EXERCISE DETAILS: Restate, exactly and only, the lines from the first through the line containing "cream.wrap()".

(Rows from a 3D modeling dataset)
—————

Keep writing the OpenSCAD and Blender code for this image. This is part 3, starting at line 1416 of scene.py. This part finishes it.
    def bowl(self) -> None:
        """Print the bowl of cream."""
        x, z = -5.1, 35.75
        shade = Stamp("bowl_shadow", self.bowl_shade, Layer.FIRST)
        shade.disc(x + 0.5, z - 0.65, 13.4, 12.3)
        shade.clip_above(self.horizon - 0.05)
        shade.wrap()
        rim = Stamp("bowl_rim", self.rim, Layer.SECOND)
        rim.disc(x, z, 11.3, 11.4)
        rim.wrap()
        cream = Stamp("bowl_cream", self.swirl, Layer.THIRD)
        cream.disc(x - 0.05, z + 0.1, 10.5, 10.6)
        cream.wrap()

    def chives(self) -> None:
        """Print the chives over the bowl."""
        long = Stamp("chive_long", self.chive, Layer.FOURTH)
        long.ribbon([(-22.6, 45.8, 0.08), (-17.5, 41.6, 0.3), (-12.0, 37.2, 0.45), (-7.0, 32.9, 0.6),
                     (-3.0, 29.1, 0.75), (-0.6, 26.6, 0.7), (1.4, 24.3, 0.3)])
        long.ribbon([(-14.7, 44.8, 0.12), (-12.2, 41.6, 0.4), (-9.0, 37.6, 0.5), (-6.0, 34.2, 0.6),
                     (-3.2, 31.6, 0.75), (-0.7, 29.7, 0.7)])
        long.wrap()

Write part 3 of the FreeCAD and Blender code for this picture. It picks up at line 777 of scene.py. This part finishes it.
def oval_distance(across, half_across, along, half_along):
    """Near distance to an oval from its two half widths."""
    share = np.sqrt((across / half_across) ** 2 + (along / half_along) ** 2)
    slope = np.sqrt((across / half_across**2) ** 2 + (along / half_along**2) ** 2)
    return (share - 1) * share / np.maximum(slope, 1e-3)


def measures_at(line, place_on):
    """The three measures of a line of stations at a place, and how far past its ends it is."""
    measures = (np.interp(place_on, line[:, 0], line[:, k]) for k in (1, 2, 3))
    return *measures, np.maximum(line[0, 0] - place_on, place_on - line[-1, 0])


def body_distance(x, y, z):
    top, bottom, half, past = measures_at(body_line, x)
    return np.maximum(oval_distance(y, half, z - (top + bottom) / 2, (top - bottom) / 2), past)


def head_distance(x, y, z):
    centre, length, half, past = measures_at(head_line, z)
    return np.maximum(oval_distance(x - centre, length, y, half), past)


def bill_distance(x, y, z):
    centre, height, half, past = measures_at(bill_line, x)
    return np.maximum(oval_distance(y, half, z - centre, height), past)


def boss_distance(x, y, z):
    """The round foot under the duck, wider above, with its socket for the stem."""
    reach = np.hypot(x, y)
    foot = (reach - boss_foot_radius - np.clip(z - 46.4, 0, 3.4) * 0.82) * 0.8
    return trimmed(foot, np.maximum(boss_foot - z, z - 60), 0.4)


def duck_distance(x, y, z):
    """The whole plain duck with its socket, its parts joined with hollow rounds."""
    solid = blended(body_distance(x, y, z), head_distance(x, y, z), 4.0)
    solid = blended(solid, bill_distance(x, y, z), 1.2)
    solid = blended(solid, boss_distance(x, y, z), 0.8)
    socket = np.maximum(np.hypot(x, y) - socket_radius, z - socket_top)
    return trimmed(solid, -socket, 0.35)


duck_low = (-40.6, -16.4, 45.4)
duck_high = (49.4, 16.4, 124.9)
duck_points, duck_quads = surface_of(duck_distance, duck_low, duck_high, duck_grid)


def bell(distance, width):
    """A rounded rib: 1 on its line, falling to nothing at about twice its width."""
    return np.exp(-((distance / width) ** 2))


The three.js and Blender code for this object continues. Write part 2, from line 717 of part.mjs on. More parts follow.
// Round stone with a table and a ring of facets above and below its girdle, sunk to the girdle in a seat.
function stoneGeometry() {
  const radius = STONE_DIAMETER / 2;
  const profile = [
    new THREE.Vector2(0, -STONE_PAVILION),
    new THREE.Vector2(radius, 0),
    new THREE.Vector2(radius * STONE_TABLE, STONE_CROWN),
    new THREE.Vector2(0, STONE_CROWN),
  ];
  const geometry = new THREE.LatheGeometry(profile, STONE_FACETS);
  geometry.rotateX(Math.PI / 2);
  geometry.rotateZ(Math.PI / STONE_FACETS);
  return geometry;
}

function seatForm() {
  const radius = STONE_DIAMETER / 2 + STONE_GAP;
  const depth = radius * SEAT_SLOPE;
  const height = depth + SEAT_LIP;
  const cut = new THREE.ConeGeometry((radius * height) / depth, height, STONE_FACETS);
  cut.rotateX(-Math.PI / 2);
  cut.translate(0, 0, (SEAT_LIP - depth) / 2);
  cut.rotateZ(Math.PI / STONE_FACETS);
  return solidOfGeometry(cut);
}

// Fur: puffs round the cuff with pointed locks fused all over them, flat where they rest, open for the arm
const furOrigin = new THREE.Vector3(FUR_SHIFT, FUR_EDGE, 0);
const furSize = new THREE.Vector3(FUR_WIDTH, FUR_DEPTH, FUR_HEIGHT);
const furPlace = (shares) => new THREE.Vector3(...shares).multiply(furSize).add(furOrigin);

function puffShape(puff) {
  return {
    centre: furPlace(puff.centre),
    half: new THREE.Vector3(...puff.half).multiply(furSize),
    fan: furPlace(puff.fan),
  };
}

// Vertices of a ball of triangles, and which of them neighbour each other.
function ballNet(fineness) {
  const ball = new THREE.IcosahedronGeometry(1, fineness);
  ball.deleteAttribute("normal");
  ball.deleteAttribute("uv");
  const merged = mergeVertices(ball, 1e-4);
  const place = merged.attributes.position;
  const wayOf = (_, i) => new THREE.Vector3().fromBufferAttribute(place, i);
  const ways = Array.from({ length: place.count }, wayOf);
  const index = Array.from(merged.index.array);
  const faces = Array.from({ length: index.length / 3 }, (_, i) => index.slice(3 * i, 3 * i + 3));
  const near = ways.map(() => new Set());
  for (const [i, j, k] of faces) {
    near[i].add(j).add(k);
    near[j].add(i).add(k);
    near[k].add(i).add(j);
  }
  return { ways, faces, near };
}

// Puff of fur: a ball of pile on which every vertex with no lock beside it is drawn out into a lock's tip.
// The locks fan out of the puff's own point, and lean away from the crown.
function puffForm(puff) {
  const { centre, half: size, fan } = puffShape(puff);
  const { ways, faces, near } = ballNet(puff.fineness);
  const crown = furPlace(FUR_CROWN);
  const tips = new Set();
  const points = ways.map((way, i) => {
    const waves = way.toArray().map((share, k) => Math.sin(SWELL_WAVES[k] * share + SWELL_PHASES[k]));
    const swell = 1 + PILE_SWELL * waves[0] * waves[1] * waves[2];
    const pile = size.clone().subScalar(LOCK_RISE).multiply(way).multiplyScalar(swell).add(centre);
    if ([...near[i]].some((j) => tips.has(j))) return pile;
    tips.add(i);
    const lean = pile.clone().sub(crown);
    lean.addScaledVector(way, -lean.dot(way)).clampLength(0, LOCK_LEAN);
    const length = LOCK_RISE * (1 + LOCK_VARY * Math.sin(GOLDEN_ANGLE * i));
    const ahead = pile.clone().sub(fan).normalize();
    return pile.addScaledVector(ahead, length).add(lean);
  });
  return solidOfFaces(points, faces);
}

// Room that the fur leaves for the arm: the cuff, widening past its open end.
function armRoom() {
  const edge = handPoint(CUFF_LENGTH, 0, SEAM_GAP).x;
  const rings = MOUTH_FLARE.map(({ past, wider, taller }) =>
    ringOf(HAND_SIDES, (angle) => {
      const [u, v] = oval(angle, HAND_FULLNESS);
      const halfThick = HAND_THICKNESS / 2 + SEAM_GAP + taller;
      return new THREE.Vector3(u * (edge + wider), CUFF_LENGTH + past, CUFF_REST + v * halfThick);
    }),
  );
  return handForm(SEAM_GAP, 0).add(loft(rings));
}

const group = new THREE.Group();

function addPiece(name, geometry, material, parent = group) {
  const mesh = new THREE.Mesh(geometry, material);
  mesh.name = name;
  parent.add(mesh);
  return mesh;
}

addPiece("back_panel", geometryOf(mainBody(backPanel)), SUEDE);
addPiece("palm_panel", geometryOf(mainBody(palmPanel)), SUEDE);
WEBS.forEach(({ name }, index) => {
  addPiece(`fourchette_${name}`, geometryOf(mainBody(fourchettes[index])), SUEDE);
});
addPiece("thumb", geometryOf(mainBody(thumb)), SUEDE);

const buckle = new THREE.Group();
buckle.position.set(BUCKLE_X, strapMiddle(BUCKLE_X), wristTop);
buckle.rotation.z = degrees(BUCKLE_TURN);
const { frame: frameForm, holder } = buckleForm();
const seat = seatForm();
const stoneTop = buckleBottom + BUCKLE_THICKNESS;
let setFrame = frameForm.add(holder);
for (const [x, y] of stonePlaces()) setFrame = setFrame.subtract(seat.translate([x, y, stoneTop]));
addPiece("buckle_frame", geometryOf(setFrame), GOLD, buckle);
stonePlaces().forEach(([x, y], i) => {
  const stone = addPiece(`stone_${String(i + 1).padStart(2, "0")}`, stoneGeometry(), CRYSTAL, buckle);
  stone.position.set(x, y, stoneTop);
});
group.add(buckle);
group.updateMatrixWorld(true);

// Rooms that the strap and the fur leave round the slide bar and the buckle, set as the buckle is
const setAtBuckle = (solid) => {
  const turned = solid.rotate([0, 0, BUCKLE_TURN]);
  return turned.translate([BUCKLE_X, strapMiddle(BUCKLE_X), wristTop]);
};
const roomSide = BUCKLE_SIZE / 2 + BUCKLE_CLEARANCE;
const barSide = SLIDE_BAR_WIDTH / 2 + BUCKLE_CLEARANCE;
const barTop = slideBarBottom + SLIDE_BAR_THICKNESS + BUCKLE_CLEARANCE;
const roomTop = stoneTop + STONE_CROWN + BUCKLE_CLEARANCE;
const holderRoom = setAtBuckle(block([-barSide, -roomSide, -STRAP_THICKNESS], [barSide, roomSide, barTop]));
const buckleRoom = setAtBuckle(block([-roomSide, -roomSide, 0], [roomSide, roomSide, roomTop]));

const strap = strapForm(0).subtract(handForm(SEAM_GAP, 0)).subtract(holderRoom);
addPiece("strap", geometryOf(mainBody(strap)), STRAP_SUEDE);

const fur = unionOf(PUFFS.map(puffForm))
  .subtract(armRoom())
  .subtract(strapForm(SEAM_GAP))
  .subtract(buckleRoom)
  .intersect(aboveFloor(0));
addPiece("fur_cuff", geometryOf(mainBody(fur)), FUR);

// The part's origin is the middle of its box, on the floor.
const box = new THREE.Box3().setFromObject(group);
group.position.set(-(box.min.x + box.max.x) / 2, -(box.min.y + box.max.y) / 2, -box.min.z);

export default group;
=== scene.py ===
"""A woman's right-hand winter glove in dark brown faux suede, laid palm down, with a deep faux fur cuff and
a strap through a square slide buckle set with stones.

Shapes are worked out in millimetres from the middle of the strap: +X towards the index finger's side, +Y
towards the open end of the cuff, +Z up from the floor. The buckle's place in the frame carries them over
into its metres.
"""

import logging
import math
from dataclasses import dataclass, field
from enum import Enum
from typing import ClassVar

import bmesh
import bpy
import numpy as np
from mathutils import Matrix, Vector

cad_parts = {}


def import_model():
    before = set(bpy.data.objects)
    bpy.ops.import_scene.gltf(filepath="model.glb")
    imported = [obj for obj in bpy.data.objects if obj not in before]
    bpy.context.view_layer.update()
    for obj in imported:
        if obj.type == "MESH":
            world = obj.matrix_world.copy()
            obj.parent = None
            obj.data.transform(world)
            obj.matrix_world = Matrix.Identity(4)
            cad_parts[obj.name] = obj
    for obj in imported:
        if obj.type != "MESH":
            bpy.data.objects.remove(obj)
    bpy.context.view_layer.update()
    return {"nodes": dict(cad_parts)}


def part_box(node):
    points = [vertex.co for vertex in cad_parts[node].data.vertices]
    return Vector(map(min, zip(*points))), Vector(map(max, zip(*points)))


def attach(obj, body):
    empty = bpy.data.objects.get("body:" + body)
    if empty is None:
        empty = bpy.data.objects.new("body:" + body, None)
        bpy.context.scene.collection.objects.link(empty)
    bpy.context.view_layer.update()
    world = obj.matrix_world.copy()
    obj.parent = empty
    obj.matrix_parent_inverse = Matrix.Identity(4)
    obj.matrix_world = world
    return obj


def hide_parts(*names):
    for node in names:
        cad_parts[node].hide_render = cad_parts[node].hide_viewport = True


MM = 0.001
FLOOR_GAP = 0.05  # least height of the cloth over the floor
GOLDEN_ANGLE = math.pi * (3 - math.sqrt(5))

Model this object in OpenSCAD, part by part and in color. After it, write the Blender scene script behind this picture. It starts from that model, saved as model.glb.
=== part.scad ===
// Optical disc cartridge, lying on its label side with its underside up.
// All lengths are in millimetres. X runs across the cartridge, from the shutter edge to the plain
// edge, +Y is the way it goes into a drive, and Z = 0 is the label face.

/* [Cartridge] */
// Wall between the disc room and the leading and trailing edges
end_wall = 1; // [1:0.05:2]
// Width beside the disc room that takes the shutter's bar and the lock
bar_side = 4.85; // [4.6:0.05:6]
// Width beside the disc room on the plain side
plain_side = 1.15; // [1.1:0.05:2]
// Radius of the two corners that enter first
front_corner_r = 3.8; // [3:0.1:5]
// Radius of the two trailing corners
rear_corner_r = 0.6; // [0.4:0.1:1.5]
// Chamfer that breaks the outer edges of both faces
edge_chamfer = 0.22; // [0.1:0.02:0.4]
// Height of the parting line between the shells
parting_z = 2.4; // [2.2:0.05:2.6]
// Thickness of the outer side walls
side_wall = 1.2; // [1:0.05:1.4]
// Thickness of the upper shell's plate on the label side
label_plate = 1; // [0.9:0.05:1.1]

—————

CORRECT ANSWER:
Keep writing the OpenSCAD and Blender code for this image. This is part 3, starting at line 1416 of scene.py. This part finishes it.
    def bowl(self) -> None:
        """Print the bowl of cream."""
        x, z = -5.1, 35.75
        shade = Stamp("bowl_shadow", self.bowl_shade, Layer.FIRST)
        shade.disc(x + 0.5, z - 0.65, 13.4, 12.3)
        shade.clip_above(self.horizon - 0.05)
        shade.wrap()
        rim = Stamp("bowl_rim", self.rim, Layer.SECOND)
        rim.disc(x, z, 11.3, 11.4)
        rim.wrap()
        cream = Stamp("bowl_cream", self.swirl, Layer.THIRD)
        cream.disc(x - 0.05, z + 0.1, 10.5, 10.6)
        cream.wrap()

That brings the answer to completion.